French Finance Minister Bruno Le Maire has called for negotiations on the issue and urged the US to listen to the “voice of reason.”
“If the US administration refuses the hand held out by France and the EU, we stand ready to react through sanctions that would be within the framework of the WTO,” he said.
German Foreign Minister Heiko Mass took the same position, warning that the EU “will now have to react and, once they have been approved by the WTO, impose its own punitive tariffs.”
Germany is hoping for an agreement over the subsidies conflict. It fears EU retaliation could lead Trump to carry out his threat to impose a 25 percent tariff on cars and auto products on “national security” grounds that would have a devastating impact on its auto industry.
The escalation of trade conflicts and the impact it is having on manufacturing industry prompted the publication of a worried editorial in the Financial Times last week.

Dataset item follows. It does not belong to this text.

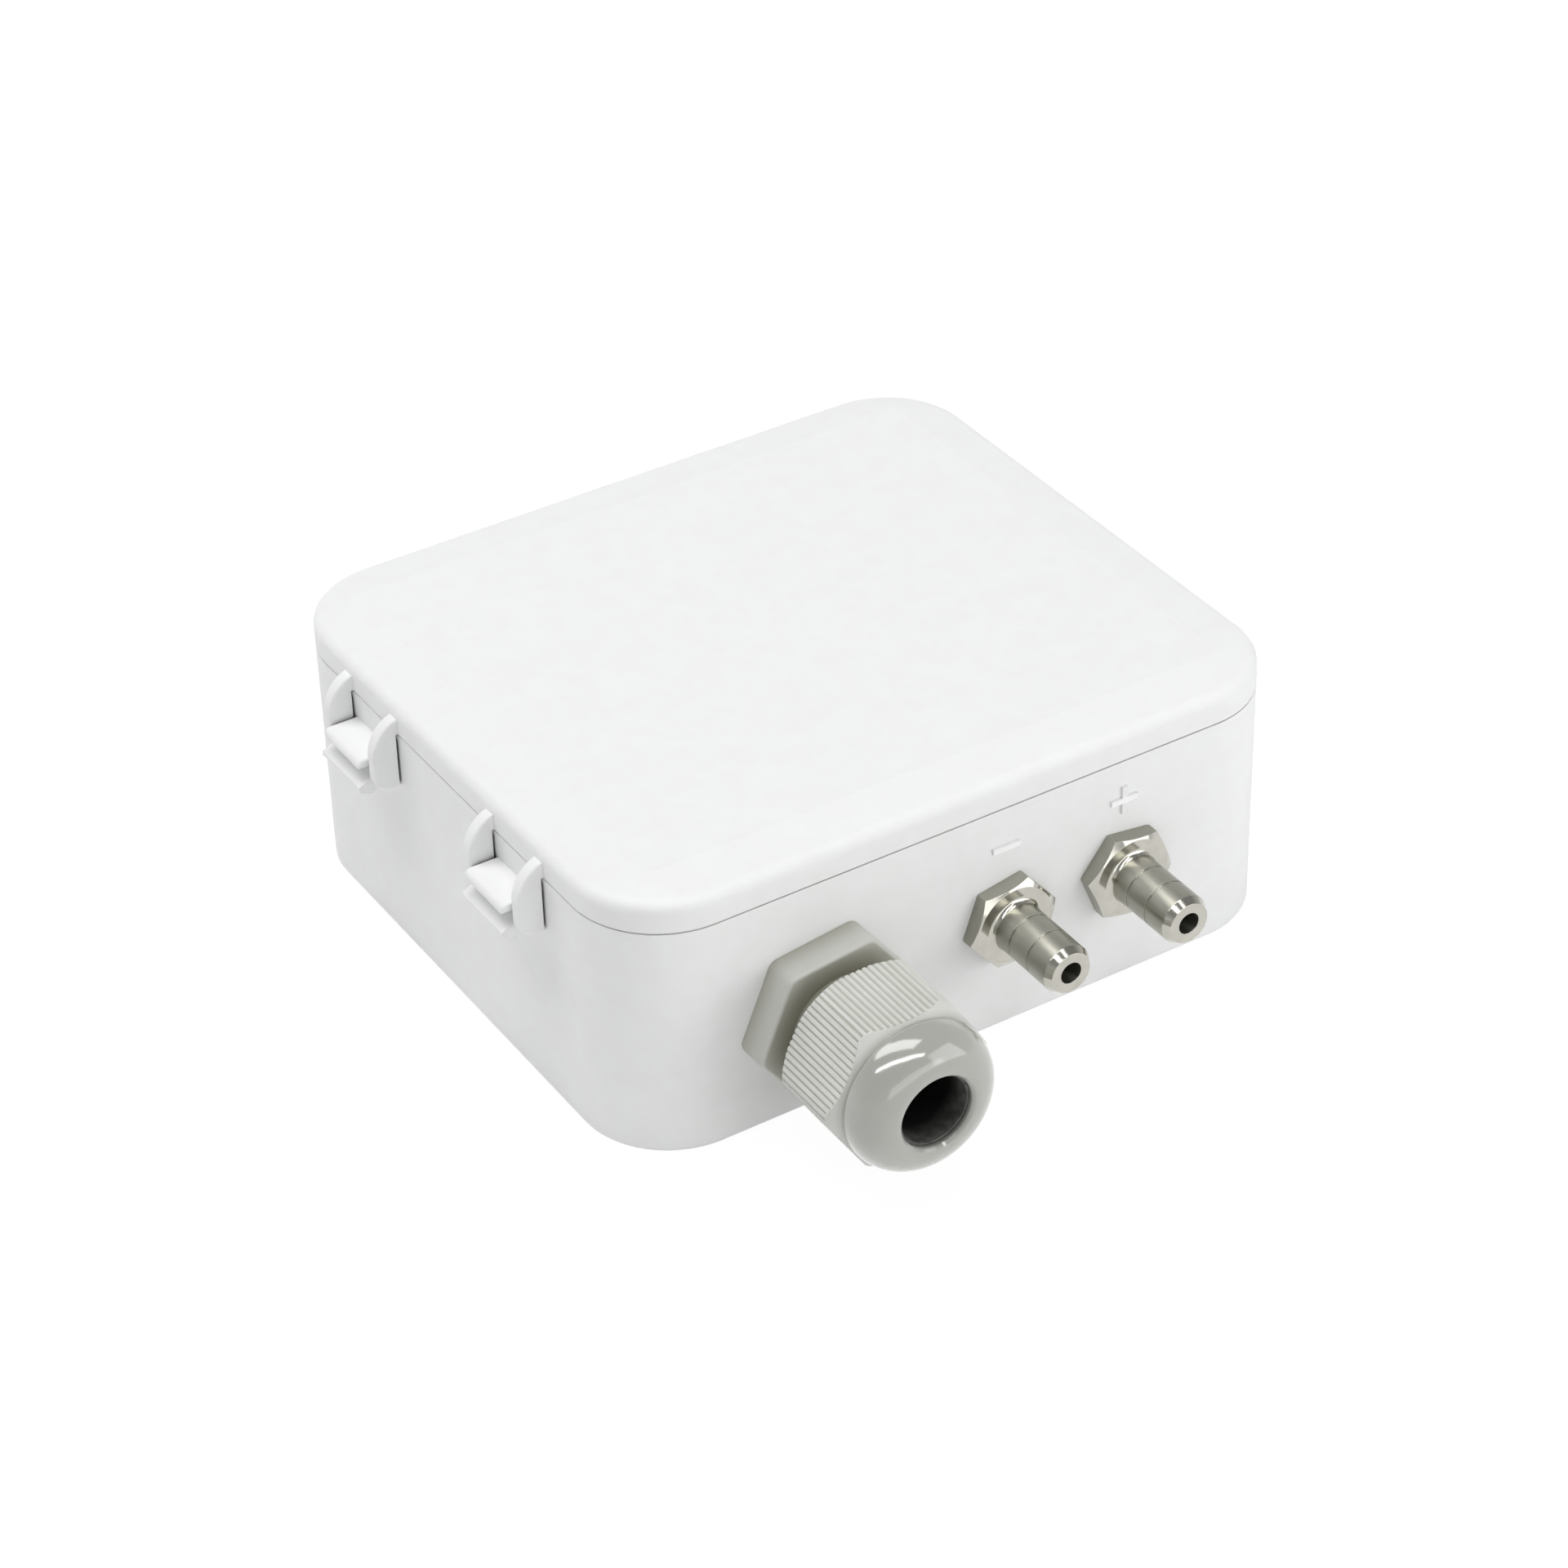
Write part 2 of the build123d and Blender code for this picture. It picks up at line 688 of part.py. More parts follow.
def pressure_port(x, turn):
    """A turned hose port: hexagon, barrel with two grooves, threaded tail and inner nipple."""
    nipple_radius = hose_bore - nipple_clearance
    tail_end = -(port_thread_length + hose_overlap)
    hex_reach = port_hex / 2 + port_hex_corner
    root_bow = (1 - math.sqrt(0.5)) * port_root_radius
    with BuildPart() as port:
        with BuildSketch(wall_plane(x, port_z)):
            RegularPolygon(port_hex / 2, 6, major_radius=False, rotation=turn)
        extrude(amount=port_hex_thickness)
        with BuildSketch(turned_plane(x, port_z)):
            with BuildLine():
                Polyline(
                    (0, 0),
                    (hex_reach - port_hex_edge, 0),
                    (hex_reach, port_hex_edge),
                    (hex_reach, port_hex_thickness - port_hex_chamfer),
                    (port_hex / 2 - port_hex_edge, port_hex_thickness),
                    (0, port_hex_thickness),
                    close=True,
                )
            make_face()
        revolve(axis=wall_axis(x, port_z), mode=Mode.INTERSECT)
        with BuildSketch(turned_plane(x, port_z)):
            with BuildLine():
                Polyline(
                    (0, tail_end),
                    (nipple_radius - nipple_edge, tail_end),
                    (nipple_radius, tail_end + nipple_edge),
                    (nipple_radius, -port_thread_length),
                    (port_thread_radius, -port_thread_length),
                    (port_thread_radius, port_hex_thickness / 2),
                    (port_barrel_radius + port_root_radius, port_hex_thickness / 2),
                    (port_barrel_radius + port_root_radius, port_hex_thickness),
                )
                ThreePointArc(
                    (port_barrel_radius + port_root_radius, port_hex_thickness),
                    (port_barrel_radius + root_bow, port_hex_thickness + root_bow),
                    (port_barrel_radius, port_hex_thickness + port_root_radius),
                )
                Polyline(
                    (port_barrel_radius, port_hex_thickness + port_root_radius),
                    (port_barrel_radius, port_reach - port_tip_length),
                    (port_tip_radius, port_reach),
                    (0, port_reach),
                    (0, tail_end),
                )
            make_face()
        revolve(axis=wall_axis(x, port_z))
        with BuildSketch(turned_plane(x, port_z)):
            for groove in port_grooves:
                with Locations((port_barrel_radius, groove)):
                    Rectangle(2 * groove_depth, groove_width)
        revolve(axis=wall_axis(x, port_z), mode=Mode.SUBTRACT)
        with BuildSketch(wall_plane(x, port_z, port_reach)):
            Circle(port_bore_radius)
        extrude(amount=tail_end - port_reach, mode=Mode.SUBTRACT)
    return port


# Pressure ports, the low side first
port_minus = pressure_port(port_places[0], port_turns[0])
port_minus.part.label = "port_minus"
export_step(port_minus.part, "parts/port_minus.step")

port_plus = pressure_port(port_places[1], port_turns[1])
port_plus.part.label = "port_plus"
export_step(port_plus.part, "parts/port_plus.step")


# Port washers and lock nuts, inside the port wall
with BuildPart() as port_washers:
    for port_x in port_places:
        with BuildSketch(wall_plane(port_x, port_z, -wall)):
            Circle(port_washer_radius)
            Circle(port_thread_radius + thread_clearance, mode=Mode.SUBTRACT)
        extrude(amount=-port_washer_thickness)

port_washers.part.label = "port_washers"
export_step(port_washers.part, "parts/port_washers.step")

with BuildPart() as port_lock_nuts:
    for port_x in port_places:
        with BuildSketch(wall_plane(port_x, port_z, -wall - port_washer_thickness)):
            RegularPolygon(port_hex / 2, 6, major_radius=False, rotation=30)
            Circle(port_thread_radius + thread_clearance, mode=Mode.SUBTRACT)
        extrude(amount=-port_nut_thickness)

port_lock_nuts.part.label = "port_lock_nuts"
export_step(port_lock_nuts.part, "parts/port_lock_nuts.step")


def inner_hose(port_x, nipple_x):
    """A silicone hose from a port's nipple to a nipple of the sensor cell."""
    start_y = port_wall_y + port_thread_length + hose_end_gap
    port_end_y = port_wall_y + port_thread_length + hose_overlap
    cell_end_y = cell_front_y - nipple_length
    end_y = cell_front_y - hose_end_gap
    with BuildPart() as hose:
        with BuildLine() as route:
            FilletPolyline(
                (port_x, start_y, port_z),
                (port_x, port_end_y + hose_lead, port_z),
                (nipple_x, cell_end_y - hose_lead, nipple_z),
                (nipple_x, end_y, nipple_z),
                radius=hose_bend,
            )
        with BuildSketch(Plane(origin=(port_x, start_y, port_z), x_dir=(1, 0, 0), z_dir=(0, 1, 0))):
            Circle(hose_bore + hose_wall)
            Circle(hose_bore, mode=Mode.SUBTRACT)
        sweep(path=route.wires()[0])
    return hose


# Hoses inside the case
hose_minus = inner_hose(port_places[0], port_middle_x - nipple_spacing / 2)
hose_minus.part.label = "hose_minus"
export_step(hose_minus.part, "parts/hose_minus.step")

hose_plus = inner_hose(port_places[1], port_middle_x + nipple_spacing / 2)
hose_plus.part.label = "hose_plus"
export_step(hose_plus.part, "parts/hose_plus.step")


# Circuit board
with BuildPart() as circuit_board:
    with BuildSketch(Plane.XY.offset(board_z)):
        with Locations((0, board_y)):
            RectangleRounded(board_width, board_depth, board_corner)
            with GridLocations(board_screw_x, board_screw_y, 2, 2):
                Circle(board_screw_radius + board_hole_clearance, mode=Mode.SUBTRACT)
    extrude(amount=board_thickness)

circuit_board.part.label = "circuit_board"
export_step(circuit_board.part, "parts/circuit_board.step")


# Screws that hold the circuit board
with BuildPart() as board_screws:
    slot_length, slot_width, slot_depth = board_screw_slot
    with BuildSketch(Plane.XY.offset(board_top)):
        with Locations((0, board_y)):
            with GridLocations(board_screw_x, board_screw_y, 2, 2):
                Circle(board_screw_head)
    extrude(amount=board_screw_head_height)
    fillet(board_screws.edges().group_by(Axis.Z)[-1], radius=board_screw_head_edge)
    with BuildSketch(Plane.XY.offset(board_top - board_screw_length)):
        with Locations((0, board_y)):
            with GridLocations(board_screw_x, board_screw_y, 2, 2):
                Circle(board_screw_radius)
    extrude(amount=board_screw_length)
    with BuildSketch(Plane.XY.offset(board_top + board_screw_head_height)):
        with Locations((0, board_y)):
            with GridLocations(board_screw_x, board_screw_y, 2, 2):
                Rectangle(slot_length, slot_width)
                Rectangle(slot_width, slot_length)
    extrude(amount=-slot_depth, mode=Mode.SUBTRACT)

board_screws.part.label = "board_screws"
export_step(board_screws.part, "parts/board_screws.step")


# Sensor cell with its two nipples
with BuildPart() as sensor_cell:
    with BuildSketch(Plane.XY.offset(board_top)):
        with Locations((port_middle_x, cell_front_y + cell_depth / 2)):
            Rectangle(cell_width, cell_depth)
    extrude(amount=cell_height)
    chamfer(sensor_cell.edges().group_by(Axis.Z)[-1], length=cell_bevel)
    nipple_radius = hose_bore - nipple_clearance
    nipple_places = [port_middle_x - nipple_spacing / 2, port_middle_x + nipple_spacing / 2]
    for nipple_x in nipple_places:
        nipple_root = Plane(origin=(nipple_x, cell_front_y, nipple_z), x_dir=(1, 0, 0), z_dir=(0, -1, 0))
        with BuildSketch(nipple_root.offset(-cell_bevel)):
            Circle(nipple_radius)
        extrude(amount=nipple_length + cell_bevel)
        with BuildSketch(nipple_root.offset(nipple_length)):
            Circle(nipple_radius / 2)
        extrude(amount=-nipple_length, mode=Mode.SUBTRACT)

sensor_cell.part.label = "sensor_cell"
export_step(sensor_cell.part, "parts/sensor_cell.step")


# Terminal block
terminal_offsets = [(way - (terminal_ways - 1) / 2) * terminal_pitch for way in range(terminal_ways)]
terminal_top = board_top + terminal_height
with BuildPart() as terminal_block:
    with BuildSketch(Plane.XY.offset(board_top)):
        with Locations((terminal_x, terminal_y)):
            Rectangle(terminal_ways * terminal_pitch, terminal_depth)
    extrude(amount=terminal_height)
    chamfer(terminal_block.edges().group_by(Axis.Z)[-1].sort_by(Axis.Y)[0], length=terminal_edge)
    for offset in terminal_offsets:
        mouth_z = board_top + terminal_mouth_height
        mouth_place = (terminal_x + offset, terminal_y - terminal_depth / 2, mouth_z)
        with BuildSketch(Plane(origin=mouth_place, x_dir=(1, 0, 0), z_dir=(0, -1, 0))):
            Rectangle(terminal_mouth, terminal_mouth)
        extrude(amount=-terminal_mouth_depth, mode=Mode.SUBTRACT)
    with Locations((terminal_x, terminal_y, terminal_top)):
        with GridLocations(terminal_pitch, 1, terminal_ways, 1):
            Hole(terminal_screw_radius + 0.1, depth=terminal_screw_sink + terminal_screw_height)

terminal_block.part.label = "terminal_block"
export_step(terminal_block.part, "parts/terminal_block.step")


# Terminal screws
with BuildPart() as terminal_screws:
    screw_foot = terminal_top - terminal_screw_sink - terminal_screw_height
    with BuildSketch(Plane.XY.offset(screw_foot)):
        with Locations((terminal_x, terminal_y)):
            with GridLocations(terminal_pitch, 1, terminal_ways, 1):
                Circle(terminal_screw_radius)
    extrude(amount=terminal_screw_height)
    with BuildSketch(Plane.XY.offset(terminal_top - terminal_screw_sink)):
        with Locations((terminal_x, terminal_y)):
            with GridLocations(terminal_pitch, 1, terminal_ways, 1):
                Rectangle(2 * (terminal_screw_radius + terminal_slot_overrun), terminal_slot_width)
    extrude(amount=-terminal_slot_depth, mode=Mode.SUBTRACT)

terminal_screws.part.label = "terminal_screws"
export_step(terminal_screws.part, "parts/terminal_screws.step")


# Zero switch and its button
switch_top = board_top + switch_height
with BuildPart() as zero_switch:
    with BuildSketch(Plane.XY.offset(board_top)):
        with Locations((switch_x, switch_y)):
            Rectangle(switch_side, switch_side)
    extrude(amount=switch_height)
    chamfer(zero_switch.edges().filter_by(Axis.Z), length=switch_corner)
    with Locations((switch_x, switch_y, switch_top)):
        Hole(button_radius + button_clearance, depth=button_depth + button_travel + 0.2)

zero_switch.part.label = "zero_switch"
export_step(zero_switch.part, "parts/zero_switch.step")

with BuildPart() as zero_button:
    with BuildSketch(Plane.XY.offset(switch_top - button_depth)):
        with Locations((switch_x, switch_y)):
            Circle(button_radius)
    extrude(amount=button_depth + button_height)
    fillet(zero_button.edges().group_by(Axis.Z)[-1], radius=0.3)

zero_button.part.label = "zero_button"
export_step(zero_button.part, "parts/zero_button.step")


# Service header
header_rows = 2
with BuildPart() as service_header:
    with BuildSketch(Plane.XY.offset(board_top)):
        with Locations((header_x, header_y)):
            Rectangle(header_columns * header_pitch, header_rows * header_pitch)
    extrude(amount=header_height)
    with BuildSketch(Plane.XY.offset(board_top + header_height)):
        with Locations((header_x, header_y)):
            with GridLocations(header_pitch, header_pitch, header_columns, header_rows):
                Rectangle(pin_side, pin_side)
    extrude(amount=pin_height - header_height)

service_header.part.label = "service_header"
export_step(service_header.part, "parts/service_header.step")


# Controller chip with its leads
with BuildPart() as controller_chip:
    with BuildSketch(Plane.XY.offset(board_top + chip_standoff)):
        with Locations((chip_x, chip_y)):
            Rectangle(chip_side, chip_side)
    extrude(amount=chip_height)
    chamfer(controller_chip.edges().group_by(Axis.Z)[-1], length=chip_bevel)
    with BuildSketch(Plane.XY.offset(board_top)):
        with Locations((chip_x, chip_y)):
            with GridLocations(lead_pitch, lead_pitch, lead_count, 1):
                Rectangle(lead_width, chip_side + 2 * lead_reach)
            with GridLocations(lead_pitch, lead_pitch, 1, lead_count):
                Rectangle(chip_side + 2 * lead_reach, lead_width)
    extrude(amount=lead_height)

controller_chip.part.label = "controller_chip"
export_step(controller_chip.part, "parts/controller_chip.step")


# Capacitor
with BuildPart() as capacitor:
    with BuildSketch(Plane.XY.offset(board_top)):
        with Locations((capacitor_x, capacitor_y)):
            Circle(capacitor_radius)
    extrude(amount=capacitor_height)
    fillet(capacitor.edges().group_by(Axis.Z)[-1], radius=0.5)

capacitor.part.label = "capacitor"
export_step(capacitor.part, "parts/capacitor.step")


# Status lamp
with BuildPart() as status_lamp:
    with BuildSketch(Plane.XY.offset(board_top)):
        with Locations((lamp_x, lamp_y)):
            Circle(lamp_radius + lamp_rim)
    extrude(amount=lamp_rim_height)
    with BuildSketch(Plane.XY.offset(board_top + lamp_rim_height)):
        with Locations((lamp_x, lamp_y)):
            Circle(lamp_radius)
    extrude(amount=lamp_height - lamp_rim_height)
    fillet(status_lamp.edges().group_by(Axis.Z)[-1], radius=lamp_radius - 0.1)

status_lamp.part.label = "status_lamp"
export_step(status_lamp.part, "parts/status_lamp.step")


def board_chips(places, long, wide, high):
    """Like packages soldered on the board, each with its long side along X."""
    with BuildPart() as chips:
        for place in places:
            with BuildSketch(Plane.XY.offset(board_top)):
                with Locations(place):
                    Rectangle(long, wide)
            extrude(amount=high)
        chamfer(chips.edges().group_by(Axis.Z)[-1], length=chip_edge)
    return chips


# Amplifiers, output diode and resistors on the board
amplifiers = board_chips(amplifier_places, *amplifier_size)
amplifiers.part.label = "amplifiers"
export_step(amplifiers.part, "parts/amplifiers.step")

output_diode = board_chips([(capacitor_x, diode_y)], *diode_size)
output_diode.part.label = "output_diode"
export_step(output_diode.part, "parts/output_diode.step")

resistors = board_chips(resistor_places, *resistor_size)
resistors.part.label = "resistors"
export_step(resistors.part, "parts/resistors.step")
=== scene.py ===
import math

import bpy
from mathutils import Matrix, Vector


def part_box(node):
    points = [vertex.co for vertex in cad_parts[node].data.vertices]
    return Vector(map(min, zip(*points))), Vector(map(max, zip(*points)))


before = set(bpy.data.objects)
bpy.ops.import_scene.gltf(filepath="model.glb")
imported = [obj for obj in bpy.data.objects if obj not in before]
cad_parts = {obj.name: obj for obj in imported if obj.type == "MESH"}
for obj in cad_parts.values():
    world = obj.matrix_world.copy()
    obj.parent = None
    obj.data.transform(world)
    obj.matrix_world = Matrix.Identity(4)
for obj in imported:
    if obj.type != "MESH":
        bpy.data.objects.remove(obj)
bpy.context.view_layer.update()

MM = 0.001

# The photograph's viewpoint, found by fitting the case's edges. Angles in degrees, lengths in metres.
VIEW_AZIMUTH = -31.54
VIEW_ELEVATION = 35.31
VIEW_ROLL = -1.583
VIEW_DISTANCE = 0.6113
VIEW_AIM = Vector((-0.00314, -0.00504, 0.01821))
LENS_MM = 101.77
SENSOR_MM = 36.0

# Studio: the sky's strength by height (the sine of the elevation), and the floor's paper, whose glow
# is seen by the camera and in reflections. The floor lies just under the back face.
SKY_AT_HORIZON = 0.78
SKY_ABOVE = 0.3
SKY_FADE_HEIGHT = 0.6
FLOOR_HALF = 3.0
FLOOR_DROP = 0.1 * MM
FLOOR_PAPER = "#F0F0F0"
FLOOR_GLOW_STRENGTH = 1.06
FLOOR_GLOW_SHARE = 0.9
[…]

“The global economy is teetering on the edge,” it said. “It is still not clear whether it will tip over into outright recession or it merely heading for a period of stagnation.… Politicians need to look beyond their short-term national struggles towards the bigger picture of an international economy beginning to buckle under the weight of trade wars fought on multiple fronts.”
The editorial pointed to the slowdown in manufacturing around the world. While noting that the US had emerged relatively unscathed so far, it referred to the recent survey showing that its manufacturing sector had experienced its second consecutive month of contraction. The FT concluded that the “sugar high” from Trump’s corporate tax cuts had faded and the global weakness “is now dragging down the US economy too.”
Issuing a call for “cooler heads” to prevail, it urged decision-makers to “step away from the edge and de-escalate the trade conflicts” before it is too late.
However, there are no signs of such a movement.